Problem: Set down each line from the one containing "Turn this picture" to the one containing "grip the root edges of the blades.", inclusive, exactly as written and with nothing further.

○ ○ ○ ○ ○

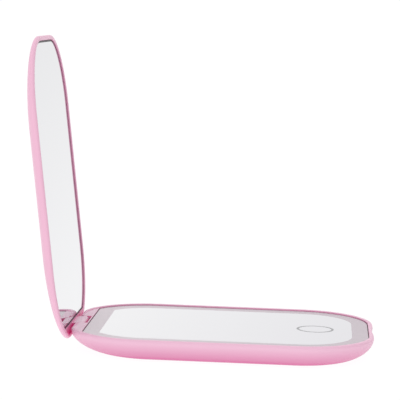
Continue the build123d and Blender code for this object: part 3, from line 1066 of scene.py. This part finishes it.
def zone_face(
    glass: bpy.types.Object, outline: Outline, face: float, depth: float, zones: list[float]
) -> None:
    """Marks zones on a glass's face, each within the last, and numbers their materials.

    Args:
        glass: The glass plate, cut off straight at its back.
        outline: The outline that the glass is drawn in from.
        face: Height of the face.
        depth: How far into the glass the marking reaches, negative downwards.
        zones: How far within the glass's edge each zone starts; each takes the next material.
    """
    back = min(vertex.co.x for vertex in glass.data.vertices)
    inset = outline.half_width - max(vertex.co.y for vertex in glass.data.vertices)
    low, high = sorted((face, face + depth))
    for zone in zones:
        combine(glass, outline.slab(low, high, Insets.even(inset + zone), back + zone), "UNION")
    for polygon in glass.data.polygons:
        corners = [glass.data.vertices[number].co for number in polygon.vertices]
        if any(abs(corner.z - face) > TINY for corner in corners):
            polygon.material_index = 0
            continue
        within = min(min(outline.inset_at(corner) - inset, corner.x - back) for corner in corners)
        polygon.material_index = sum(within > zone - ZONE_MARGIN for zone in zones)


@dataclass
class Lid:
    """The upper half: thin bowed shell and full mirror."""

    outline: Outline
    hinge: Hinge
    edge_radius: float = 0.95
    rim_width: float = 1.9
    lip: float = 0.25
    curve: CurvedBack = CurvedBack(Insets(side=8.2, front=26.0, hinge=26.0), power=2.08)
    parting_gap: float = 0.2
    depth: float = 4.3
    plate_insets: Insets = Insets(side=5.0, front=6.0, hinge=4.5)
    plate_depth: float = 0.7
    plate_clearance: float = 0.05
    neck_half: float = 7.85
    neck_top: float = 1.25
    setback: float = 2.86
    magnet_radius: float = 2.55
    magnet_height: float = 1.25
    # Width of the dark edge band: partly the glass's own edge, partly painted shade of the gap to the rim.
    dark_edge_and_gap_shade: float = 0.7
    marking: float = 0.3

    def build(self) -> None:
        """Builds every visible piece of the lid."""
        self.shell()
        self.mirror()

    def shell(self) -> None:
        """Builds the lid's thin shell."""
        turn = self.hinge.turn()
        plane = node_box("base_shell")[1].z + self.parting_gap
        rim = edge_round(plane, self.edge_radius, 1)
        back = self.curve.sections(plane + self.edge_radius, self.depth - self.edge_radius)
        shell = self.outline.loft(rim + back)
        floor = node_box("lid_frame", turn)[1].z - self.plate_depth + self.plate_clearance
        flare = lip_flare(plane, self.lip, self.rim_width, 1)
        above = Section(plane - CUT_CLEARANCE, Insets.even(self.rim_width - self.lip))
        pocket = [Section(floor, Insets.even(self.rim_width)), *flare, above]
        combine(shell, self.outline.loft(pocket))
        combine(shell, self.outline.slab(floor - CUT_OVERLAP, floor + self.plate_depth, self.plate_insets))
        for x, y in magnet_spots(turn):
            middle = Vector((x, y, floor + self.magnet_height / 2 - CUT_OVERLAP))
            length = self.magnet_height + 2 * CUT_OVERLAP
            combine(shell, rod(middle, self.magnet_radius, length, upright=True))
        end = self.hinge.x + self.setback
        low = Vector((end - 2 * self.depth, -self.neck_half, plane - self.depth))
        combine(shell, block(low, Vector((end, self.neck_half, plane + self.neck_top))))
        complete(shell, "moulded_lid", Body.LID, "lid_shell", [LID_PINK.material()], turn)

    def mirror(self) -> None:
        """Builds the lid's mirror with its dark edge, partly the glass's own and partly painted shade of the
        gap to the rim.
        """
        turn = self.hinge.turn()
        low, high = node_box("lid_mirror", turn)
        inset = self.outline.half_width - high.y
        glass = self.outline.slab(low.z, high.z, Insets.even(inset), low.x)
        zone_face(glass, self.outline, low.z, self.marking, [self.dark_edge_and_gap_shade])
        materials = [DARK_EDGE_AND_GAP_SHADE.material(), LID_SILVERED.material()]
        complete(glass, "lid_looking_glass", Body.LID, "lid_mirror", materials, turn)


def magnet_spots(turn: Matrix) -> list[tuple[float, float]]:
    """Finds the two magnets of the shut lid.

    Args:
        turn: How the open lid is turned.

    Returns:
        The middle of each magnet along the length and across the width.
    """
    low, high = node_box("lid_magnets", turn)
    radius = (high.x - low.x) / 2
    return [(low.x + radius, low.y + radius), (low.x + radius, high.y - radius)]


# ------------------------------------------------------------------------------------------- stage


@dataclass(frozen=True)
class Camera:
    """Where the mirror is looked at from: place and lens in millimetres, angles in radians."""

    place: tuple[float, float, float] = (37.25, -725.25, 137.29)
    heading: float = -0.0663
    dip: float = 0.1077
    roll: float = 0.0285
    lens: float = 164.65
    nearest: float = 0.01

    def build(self) -> None:
        """Adds the camera and makes it the scene's own."""
        reach = cos(self.dip)
        forward = Vector((sin(self.heading) * reach, cos(self.heading) * reach, -sin(self.dip)))
        level = Vector((cos(self.heading), -sin(self.heading), 0))
        upright = level.cross(forward)
        right = cos(self.roll) * level + sin(self.roll) * upright
        top = cos(self.roll) * upright - sin(self.roll) * level
        axes = Matrix((right, top, -forward)).transposed().to_4x4()
        bpy.ops.object.camera_add()
        camera = bpy.context.object
        camera.matrix_world = Matrix.Translation(Vector(self.place) * MM) @ axes
        camera.data.lens = self.lens
        camera.data.clip_start = self.nearest
        bpy.context.scene.camera = camera


@dataclass(frozen=True)
class Softbox:
    """A square soft light that looks at the mirror."""

    name: str
    place: tuple[float, float, float]
    size: float
    power: float
    target: tuple[float, float, float] = (0.0, 0.0, 0.04)

    def build(self) -> None:
        """Adds the light."""
        bpy.ops.object.light_add(type="AREA", location=self.place)
        light = bpy.context.object
        light.name = self.name
        light.data.size = self.size
        light.data.energy = self.power
        aim = Vector(self.target) - Vector(self.place)
        light.rotation_euler = aim.to_track_quat("-Z", "Y").to_euler()


@dataclass(frozen=True)
class Stage:
    """Pale floor, soft lights, and a white room that darkens towards both ends of the mirror.

    Each wall is a direction along the length, from -1 to 1, and how bright the room is there.
    """

    floor_size: float = 6.0
    floor_colour: Colour = (0.08, 0.08, 0.08)
    floor_glow: float = 0.96
    floor_roughness: float = 0.9
    surroundings: float = 1.03
    walls: tuple[tuple[float, float], ...] = ((-1.0, 0.66), (-0.2, 1.0), (0.15, 1.0), (1.0, 0.41))
    softboxes: tuple[Softbox, ...] = (
        Softbox("overhead", (-0.1, -0.1, 1.2), 1.2, 0.8),
        Softbox("front_left", (-0.9, -0.9, 0.7), 0.8, 0.15),
    )

    def build(self) -> None:
        """Adds the floor, the room and the lights."""
        self._floor()
        self._room()
        for softbox in self.softboxes:
            softbox.build()
        bpy.context.scene.view_settings.view_transform = "Standard"

    def _room(self) -> None:
        """Adds the white room around the mirror."""
        world = bpy.data.worlds.new("white_room")
        world.use_nodes = True
        tree = world.node_tree
        background = tree.nodes["Background"]
        background.inputs["Strength"].default_value = self.surroundings
        direction = tree.nodes.new("ShaderNodeTexCoord")
        parts = tree.nodes.new("ShaderNodeSeparateXYZ")
        tree.links.new(direction.outputs["Generated"], parts.inputs["Vector"])
        across = tree.nodes.new("ShaderNodeMapRange")
        across.inputs["From Min"].default_value = -1
        tree.links.new(parts.outputs["X"], across.inputs["Value"])
        walls = tree.nodes.new("ShaderNodeValToRGB")
        walls.color_ramp.interpolation = "EASE"
        stops = walls.color_ramp.elements
        for number, (reach, level) in enumerate(self.walls):
            if number >= len(stops):
                stops.new(1)
            stops[number].position = (reach + 1) / 2
            stops[number].color = (level, level, level, 1)
        tree.links.new(across.outputs["Result"], walls.inputs["Fac"])
        tree.links.new(walls.outputs["Color"], background.inputs["Color"])
        bpy.context.scene.world = world

    def _floor(self) -> None:
        """Adds the floor."""
        bpy.ops.object.select_all(action="DESELECT")
        bpy.ops.mesh.primitive_plane_add(size=self.floor_size, location=(0, 0, -FLOOR_DROP))
        floor = bpy.context.object
        floor.name = "pale_floor"
        material = bpy.data.materials.new("pale_floor")
        material.use_nodes = True
        shader = material.node_tree.nodes["Principled BSDF"]
        shader.inputs["Base Color"].default_value = (*self.floor_colour, 1)
        shader.inputs["Roughness"].default_value = self.floor_roughness
        shader.inputs["Specular IOR Level"].default_value = 0
        shader.inputs["Emission Color"].default_value = (1, 1, 1, 1)
        shader.inputs["Emission Strength"].default_value = self.floor_glow
        floor.data.materials.append(material)


def dress_frame_nodes() -> None:
    """Gives every CAD node that stays in view the finish of its slot."""
    made: dict[str, bpy.types.Material] = {}
    for slot, node in NODE_SLOTS:
        if slot not in made:
            made[slot] = INNER_FINISHES[slot].material()
        piece = frame["nodes"][node]
        for place in piece.material_slots:
            place.material = made[slot]
        LOG.info("%s: finished as %s", node, slot)


def main() -> None:
    """Builds the mirror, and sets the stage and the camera."""
    logging.basicConfig(level=logging.INFO, format="%(name)s: %(message)s")
    low, high = node_box("base_shell")
    outline = Outline(low.x, high.x, high.y)
    hinge = Hinge.of_frame()
    Base(outline, hinge, high.z).build()
    Lid(outline, hinge).build()
    dress_frame_nodes()
    Stage().build()
    Camera().build()


if __name__ == "__main__":
    main()
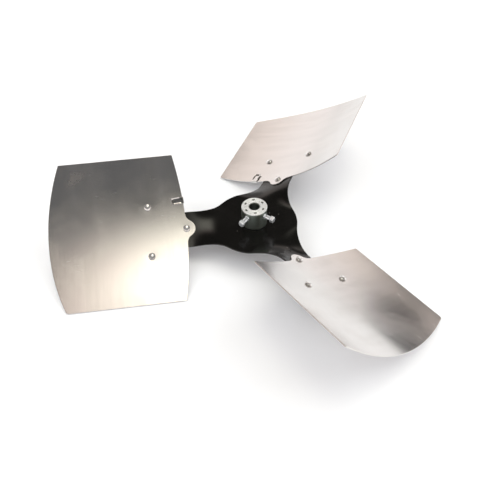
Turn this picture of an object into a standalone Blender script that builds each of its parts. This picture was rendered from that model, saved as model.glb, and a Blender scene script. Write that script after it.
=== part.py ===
"""Three-bladed propeller fan for a motor shaft, 20 in across.

Three rolled sheet blades are riveted to the arms of a flat pressed spider. A turned hub is swaged into
the middle of the spider and holds the shaft with two square-head set screws. Two small balance clips
grip the root edges of the blades.

Units are metres, with +Z up along the bore. The origin is on the bore's axis, in the plane of the
spider's top face. The fan lies as it rests on a table: on the low edges of its blades.

Each arm has coordinates of its own, before its turn about the bore: x runs outwards, y anticlockwise,
and the blade's raised side is the one with negative y.
"""

import math

import bmesh
import bpy
import numpy as np
from mathutils import Matrix

# Driving dimensions of the whole fan
INCH = 0.0254
GAP = 0.0003
TIP_RADIUS = 10 * INCH
ARM_COUNT = 3
FIRST_ARM_BEARING = math.pi
PITCH = math.radians(28.5)
ROLL_RADIUS = 12 * INCH

# Blades
SHEET = 0.050 * INCH
BLADE_WIDTH = 7.5 * INCH
TIP_EDGE_RADIUS = 0.245
ROOT_EDGE_RADIUS = 0.500
ROOT_EDGE_X = 0.085
RAISED_CORNER_RADIUS = 0.0015
LOW_TIP_CORNER_RADIUS = 0.004
TAB_RADIUS = 0.0108
TAB_FILLET_RADIUS = 0.012
BLADE_SLICES = 19

# Spider. The arm's neck stands a little towards the blade's low side.
PLATE = 0.075 * INCH
DISC_RADIUS = 0.054
NECK_WIDTH = 0.0456
NECK_SHIFT = 0.0013
WEB_RADIUS = 0.046
TWIST_START_X = 0.0354
TWIST_END_X = 0.081
PADDLE_NECK_X = 0.093
PADDLE_WIDTH = 0.082
PADDLE_END_X = 0.142
PADDLE_FILLET_RADIUS = 0.016
PADDLE_CORNER_RADIUS = 0.012
TWIST_SLICE = 0.0065

# Rivets, all of one size
RIVET_RADIUS = 3 / 32 * INCH
RIVET_HEAD_RADIUS = 0.00425
RIVET_HEAD_HEIGHT = 0.0026
RIVET_TAIL_RADIUS = 0.0038
RIVET_TAIL_HEIGHT = 0.0018
RIVET_TAIL_FLAT = 0.6
RIVET_TAIL_WAIST = 0.92
TAB_RIVET = (0.0851, 0.0)
OUTER_RIVETS = ((0.1308, -0.032), (0.1308, 0.032))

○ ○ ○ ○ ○

Task result:
Turn this picture of an object into a standalone Blender script that builds each of its parts. This picture was rendered from that model, saved as model.glb, and a Blender scene script. Write that script after it.
=== part.py ===
"""Three-bladed propeller fan for a motor shaft, 20 in across.

Three rolled sheet blades are riveted to the arms of a flat pressed spider. A turned hub is swaged into
the middle of the spider and holds the shaft with two square-head set screws. Two small balance clips
grip the root edges of the blades.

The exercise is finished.